As you’ve probably guessed by now, I read a whole lot less than I thought I would. But one of the books I did manage to read, Fireside by Susan Wiggs, is worth noting.

Up until a couple months ago, I hadn’t even heard of Wiggs. Her small-town women’s fiction/romance series isn’t what’s trendy, but she sells. So I picked up this book with the question, what is she doing well? Anyone whose books continue to please readers over many years has to be doing something right.

Fireside begins in an airport. Kimberly van Dorn is returning from LA after a humiliating public break-up with her boyfriend/PR client. Minor league baseball pitcher Bo Crutcher is meeting the 12-year-old son he’s never met but is now responsible for. Hero and heroine clash at the airport and then, unknowingly, head back to the same small town. Romance ensues, impeded by Kimberly’s wariness to get involved with another athlete as well as Bo’s new-found struggles with parenthood.

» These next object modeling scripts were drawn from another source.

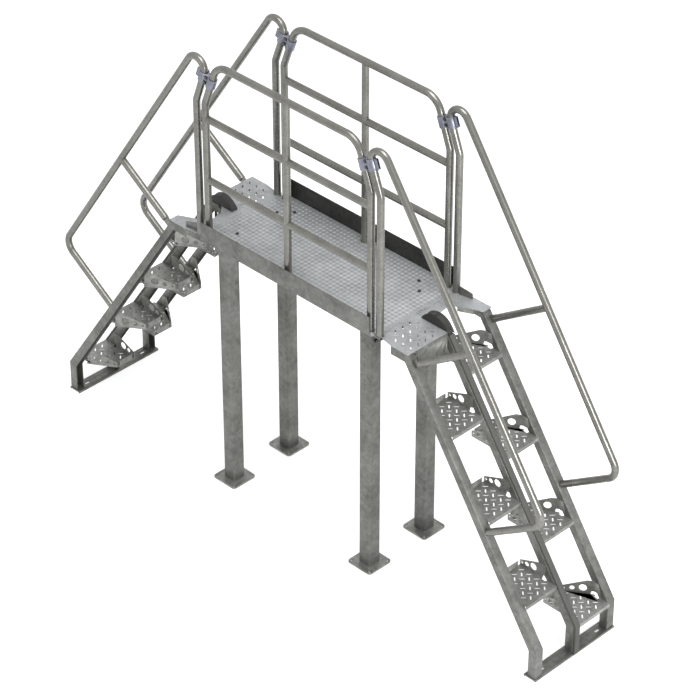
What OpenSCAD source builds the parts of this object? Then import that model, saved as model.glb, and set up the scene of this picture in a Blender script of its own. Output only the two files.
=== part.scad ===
// Crossover ladder: a raised deck on four legs, with a guard rail on each side and
// an alternating-tread stair with two handrails at each end.
// Millimetres. X runs along the crossover, Y across it, Z is up. The origin is on the
// floor, midway between the four legs. The second stair is the first one turned half
// a turn about Z.

/* [Platform] */
// Height of the deck above the floor
deck_h = 1524; // [1220:2:2440]
// Length of the deck between the two landings
deck_len = 1224; // [1040:2:2400]
// Width of the deck and of both landings
deck_w = 604; // [540:2:900]
// Thickness of the deck and landing plates
plate_t = 4.8; // [3:0.1:8]
// Height of the toe boards above the deck
toe_h = 104; // [90:1:150]
// Thickness of the toe boards
toe_t = 4.8; // [3:0.1:8]
// Depth of the deck frame under the plate
frame_h = 52; // [40:1:80]
// Width of one frame member
frame_w = 38; // [25:1:60]

/* [Legs] */
// Distance between leg centres along the crossover
leg_dx = 1016; // [800:2:1200]
// Distance between leg centres across the crossover
leg_dy = 406.4; // [300:0.2:480]
// Side of a leg
leg_w = 76.2; // [50:0.1:100]
// Corner radius of a leg
leg_r = 6; // [2:0.5:10]
// Side of a base plate
base_w = 165; // [150:1:200]
// Thickness of a base plate
base_t = 9.5; // [6:0.5:16]
// Corner radius of a base plate
base_r = 19; // [6:1:25]
// Distance between anchor holes in a base plate
base_pitch = 130; // [110:1:140]
// Diameter of an anchor hole
base_hole = 14; // [8:0.5:20]

/* [Guard rails] */
// Outer diameter of all tubes
tube_d = 38.1; // [30:0.1:45]
// Height of the top rail above the deck, on its centre line
rail_top = 1046; // [960:1:1120]
// Height of the upper mid rail above the deck
rail_mid = 710; // [600:1:760]
// Height of the lower mid rail above the deck
rail_low = 354; // [280:1:400]
// Distance of the guard planes from the middle of the deck
guard_y = 270; // [240:1:275]
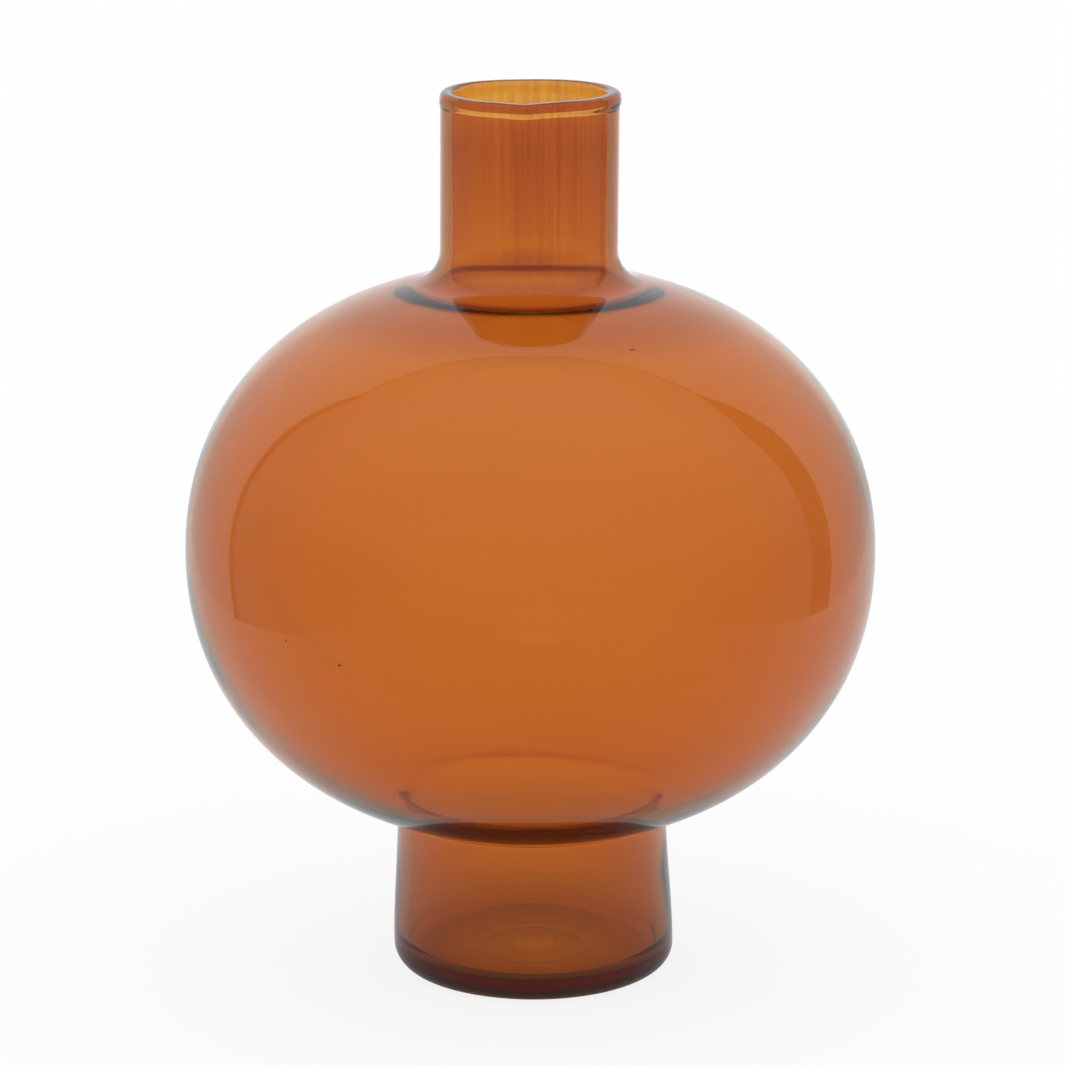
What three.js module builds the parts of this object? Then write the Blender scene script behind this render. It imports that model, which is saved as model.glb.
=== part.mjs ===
import * as THREE from 'three';

// Blown amber glass vase: a wide globe between a straight neck and a low round foot.
// Millimetres, +Z up. The origin is the middle of the face that it stands on.
// It is five rings of glass, each a profile turned about Z: base, foot, globe, neck and lip.
// A profile point is (radius, height), and neighbours meet on flat rings, face to face.

// Base: the thick floor with its rounded outer corner
const baseHeight = 10;           // standing face up to the seam with the foot wall
const floorThickness = 4.6;      // glass under the inside floor
const baseCornerRadius = 5.4;    // outer corner, seen as a thick dark edge
const floorCornerRadius = 4.2;   // between the inside floor and the wall
const standingRingWidth = 4;     // the flat ring that touches the table
const pushUpDepth = 1.3;         // hollow under the middle of the base
const pontilRingRadius = 11.4;   // round mark that the punty iron leaves
const pontilRingWidth = 1.6;
const pontilRingHeight = 0.4;

// Foot: a slightly conical ring up to the sharp waist
const waistRadius = 30.55;
const footFlare = 1.35;          // how much wider the wall is where it meets the base corner
const footHeight = 37.1;         // standing face up to the waist
const footWall = 4.4;

// Globe: an oval that is a little squarer than an ellipse
const globeRadius = 77.5;
const globeDepthBelow = 64.1;    // from its widest level to where it would close below
const globeDepthAbove = 63.4;    // and above
const globeWidthPower = 2.28;    // 2 would be a true ellipse
const globeDepthPower = 2.12;
const globeWall = 1.7;           // at the shoulder, and evenly thicker from there to the waist
const waistWall = 3;

// Neck and lip
const neckRadius = 19.75;
const neckWall = 2.8;
const neckLength = 32;           // straight tube between its two seams
const shoulderRadius = 7.7;      // hollow round between globe and neck, on the outside
const lipHeight = 3.3;
const lipOverhang = 0.45;        // fire-polished bead, proud of the neck
const lipBeadRadius = 1.6;
const lipInnerRadius = 1.4;

// Facets
const facetsRound = 56;          // round the axis, on every ring so that the seams match
const globeSteps = 9;            // from the widest level to each end
const footSteps = 5;
const arcSteps = 5;

const amber = { color: 0xb5662a, roughness: 0.06, metalness: 0 };

// Points on an arc about a centre, from one angle to another, both ends included.
function arc(centre, radius, from, to, steps = arcSteps) {
  return Array.from({ length: steps + 1 }, (_, i) => {
    const angle = THREE.MathUtils.lerp(from, to, i / steps);
    return new THREE.Vector2(
      centre.x + radius * Math.cos(angle),
      centre.y + radius * Math.sin(angle),
    );
  });
}

// Where a rising function crosses zero between low and high.
function crossing(rise, low, high) {
  for (let i = 0; i < 60; i++) {
    const middle = (low + high) / 2;
    if (rise(middle) < 0) low = middle;
    else high = middle;
  }
  return (low + high) / 2;
}

// The globe's outline is (r / radius)^widthPower + (h / depth)^depthPower = 1, where h is the
// height over its widest level. Its angle runs from -90 degrees at the bottom to 90 at the top.
function globePoint(angle) {
  const depth = angle < 0 ? globeDepthBelow : globeDepthAbove;
  const radius = globeRadius * Math.cos(angle) ** (2 / globeWidthPower);
  const height = depth * Math.abs(Math.sin(angle)) ** (2 / globeDepthPower);
  return new THREE.Vector2(radius, Math.sign(angle) * height);
}

function globeNormal(angle) {
  const depth = angle < 0 ? globeDepthBelow : globeDepthAbove;
  const point = globePoint(angle);
  const across = globeWidthPower * (point.x / globeRadius) ** (globeWidthPower - 1) / globeRadius;
  const up = globeDepthPower * (Math.abs(point.y) / depth) ** (globeDepthPower - 1) / depth;
  return new THREE.Vector2(across, Math.sign(point.y) * up).normalize();
}

// The waist is where the globe narrows to the waist's radius, and the shoulder starts where a
// round of its radius touches both the globe and the neck.
const waistAngle = crossing((a) => globePoint(a).x - waistRadius, -Math.PI / 2, 0);
const shoulderAngle = crossing(
  (a) => neckRadius + shoulderRadius - globePoint(a).x - shoulderRadius * globeNormal(a).x,
  0,
  Math.PI / 2,
);
const globeCentreHeight = footHeight - globePoint(waistAngle).y;
const lift = new THREE.Vector2(0, globeCentreHeight);
const shoulderCentre = globePoint(shoulderAngle)
  .addScaledVector(globeNormal(shoulderAngle), shoulderRadius)
  .add(lift);
const neckHeight = shoulderCentre.y;
const lipSeamHeight = neckHeight + neckLength;
const vaseHeight = lipSeamHeight + lipHeight;
const boreRadius = neckRadius - neckWall;
const footRadius = waistRadius + footFlare;

// Outer radius of the foot: full at the base corner, easing in to the waist with an S curve.
function footOuterRadius(height) {
  const way = (height - baseCornerRadius) / (footHeight - baseCornerRadius);
  const ease = (1 - way) ** 2 * (1 + 2 * way);
  return waistRadius + (footRadius - waistRadius) * ease;
}

// One piece of glass: its profile turned about Z, closed on itself.
function turnedGlass(name, profile) {
  const geometry = new THREE.LatheGeometry(profile, facetsRound);
  geometry.rotateX(Math.PI / 2);
  const piece = new THREE.Mesh(geometry, new THREE.MeshStandardMaterial(amber));
  piece.name = name;
  return piece;
}

function base() {
  const seamRadius = footOuterRadius(baseHeight);
  const innerRadius = seamRadius - footWall;
  const ringOuter = footRadius - baseCornerRadius;
  const ringInner = ringOuter - standingRingWidth;
  const pushUp = (radius) => pushUpDepth * (1 - (radius / ringInner) ** 2);
  const markOuter = pontilRingRadius + pontilRingWidth / 2;
  const markInner = pontilRingRadius - pontilRingWidth / 2;
  const under = [
    [0, pushUp(0)],
    [markInner, pushUp(markInner)],
    [pontilRingRadius, pushUp(pontilRingRadius) - pontilRingHeight],
    [markOuter, pushUp(markOuter)],
    [(markOuter + ringInner) / 2, pushUp((markOuter + ringInner) / 2)],
    [ringInner, 0],
  ].map(([radius, height]) => new THREE.Vector2(radius, height));
  const corner = new THREE.Vector2(ringOuter, baseCornerRadius);
  const floorCorner = new THREE.Vector2(
    innerRadius - floorCornerRadius,
    floorThickness + floorCornerRadius,
  );
  return turnedGlass('base', [
    ...under,
    ...arc(corner, baseCornerRadius, -Math.PI / 2, 0),
    new THREE.Vector2(seamRadius, baseHeight),
    new THREE.Vector2(innerRadius, baseHeight),
    ...arc(floorCorner, floorCornerRadius, 0, -Math.PI / 2),
    new THREE.Vector2(0, floorThickness),
  ]);
}

function foot() {
  const outer = Array.from({ length: footSteps + 1 }, (_, i) => {
    const height = THREE.MathUtils.lerp(baseHeight, footHeight, i / footSteps);
    return new THREE.Vector2(footOuterRadius(height), height);
  });
  const inner = outer.map((point) => new THREE.Vector2(point.x - footWall, point.y)).reverse();
  return turnedGlass('foot', [...outer, ...inner, outer[0].clone()]);
}

// Angles from the waist over the widest level up to the shoulder.
const halfway = Array.from({ length: globeSteps }, (_, i) => 1 - i / globeSteps);
const globeAngles = [
  ...halfway.map((way) => way * waistAngle),
  0,
  ...halfway.map((way) => way * shoulderAngle).reverse(),
];

// The globe's inside follows its outline at the wall's thickness.
function globeInside(angle) {
  const way = (angle - waistAngle) / (shoulderAngle - waistAngle);
  const wall = THREE.MathUtils.lerp(waistWall, globeWall, way);
  return globePoint(angle).addScaledVector(globeNormal(angle), -wall).add(lift);
}

// Inside the waist the wall turns about the crease, from the globe's thickness to the foot's.
function waistRidge() {
  const start = globeNormal(waistAngle).negate().angle();
  return Array.from({ length: arcSteps + 1 }, (_, i) => {
    const angle = THREE.MathUtils.lerp(start, Math.PI, i / arcSteps);
    const wall = THREE.MathUtils.lerp(waistWall, footWall, i / arcSteps);
    return new THREE.Vector2(
      waistRadius + wall * Math.cos(angle),
      footHeight + wall * Math.sin(angle),
    );
  });
}

// Under the neck the inside flares out beside the shoulder, at the neck wall's thickness.
function globe() {
  const outer = globeAngles.map((angle) => globePoint(angle).add(lift));
  const shoulderStart = globeNormal(shoulderAngle).negate().angle();
  const shoulder = arc(shoulderCentre, shoulderRadius, shoulderStart, Math.PI);
  const flare = arc(shoulderCentre, shoulderRadius + neckWall, Math.PI, shoulderStart);
  return turnedGlass('globe', [
    ...outer,
    ...shoulder.slice(1),
    ...flare,
    ...globeAngles.slice(1, -1).map(globeInside).reverse(),
    ...waistRidge(),
    outer[0].clone(),
  ]);
}

function neck() {
  return turnedGlass('neck', [
    new THREE.Vector2(neckRadius, neckHeight),
    new THREE.Vector2(neckRadius, lipSeamHeight),
    new THREE.Vector2(boreRadius, lipSeamHeight),
    new THREE.Vector2(boreRadius, neckHeight),
    new THREE.Vector2(neckRadius, neckHeight),
  ]);
}

function lip() {
  const bead = new THREE.Vector2(
    neckRadius + lipOverhang - lipBeadRadius,
    vaseHeight - lipBeadRadius,
  );
  const innerRound = new THREE.Vector2(boreRadius + lipInnerRadius, vaseHeight - lipInnerRadius);
  const undercut = Math.acos((neckRadius - bead.x) / lipBeadRadius);
  return turnedGlass('lip', [
    new THREE.Vector2(neckRadius, lipSeamHeight),
    ...arc(bead, lipBeadRadius, -undercut, Math.PI / 2),
    ...arc(innerRound, lipInnerRadius, Math.PI / 2, Math.PI),
    new THREE.Vector2(boreRadius, lipSeamHeight),
    new THREE.Vector2(neckRadius, lipSeamHeight),
  ]);
}

const vase = new THREE.Group();
vase.add(base(), foot(), globe(), neck(), lip());

export default vase;
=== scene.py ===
import math

import bpy
import numpy as np
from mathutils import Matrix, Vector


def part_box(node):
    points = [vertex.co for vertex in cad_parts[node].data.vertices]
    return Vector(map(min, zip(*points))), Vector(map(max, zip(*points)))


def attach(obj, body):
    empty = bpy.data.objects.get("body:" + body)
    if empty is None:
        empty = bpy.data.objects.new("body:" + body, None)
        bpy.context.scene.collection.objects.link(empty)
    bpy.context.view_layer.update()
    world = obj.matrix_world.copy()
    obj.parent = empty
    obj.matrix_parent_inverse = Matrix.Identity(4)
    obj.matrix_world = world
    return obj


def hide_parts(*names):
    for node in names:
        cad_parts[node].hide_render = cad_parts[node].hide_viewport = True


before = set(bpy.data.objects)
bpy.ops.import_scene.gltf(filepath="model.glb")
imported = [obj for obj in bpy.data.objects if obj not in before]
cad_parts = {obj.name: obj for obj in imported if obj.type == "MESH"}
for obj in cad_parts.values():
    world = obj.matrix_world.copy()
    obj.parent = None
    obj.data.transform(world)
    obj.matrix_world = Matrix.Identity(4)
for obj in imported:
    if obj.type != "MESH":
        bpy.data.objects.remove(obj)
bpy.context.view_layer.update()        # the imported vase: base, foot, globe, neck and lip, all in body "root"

mm = 0.001


def linear(hexColour):
    # sRGB hex to the linear values that the sockets take
    parts = [int(hexColour[i:i + 2], 16) / 255 for i in (0, 2, 4)]
    return [p / 12.92 if p <= 0.04045 else ((p + 0.055) / 1.055) ** 2.4 for p in parts] + [1.0]


def patternScale(size):
    # the Scale that makes a noise's features this many mm across
    return 1 / (size * mm)


def addNode(tree, kind, settings=None, links=None):
    # settings: an attribute or the default of an input, links: input to the socket that feeds it
    node = tree.nodes.new(kind)
    for key, value in (settings or {}).items():
        if isinstance(key, str) and hasattr(node, key):
            setattr(node, key, value)
        else:
            node.inputs[key].default_value = value
    for key, socket in (links or {}).items():
        tree.links.new(socket, node.inputs[key])
    return node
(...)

Both the beginning and the end of this book tend toward romance cliché, but it was the chapters in between that caught my attention. The characters’ struggles felt real and complex, and that includes the minor characters whose perspectives we get as well. I was impressed that Wiggs didn’t always (as many authors tend to do) use conflict to raise the emotional stakes. Instead, she explored what felt like very realistic hold-ups in the relationship, such as a new father without a history of caretaking trying to figure out what’s best for this stranger who is also his son.

Wiggs also takes on the topic of how U.S. citizens of Mexican descent can become swept up in border immigration issues. Bo’s son comes to him because his mother was detained and deported in a factory raid, despite the fact that she is, in fact, a U.S. citizen. She just doesn’t have the right documentation when she needs it. Untangling this mess takes time, which leaves her son with no parent at home.

Does this happen in real life? Of course. Wiggs explores this issue both from Bo’s and from his son’s perspective without overdramatizing it. In other words, each character’s reactions felt personal. What I most admired was the emotional paths of the different characters. The romance was just okay, but the characters themselves felt real, enough so to make me want to try another of her books again.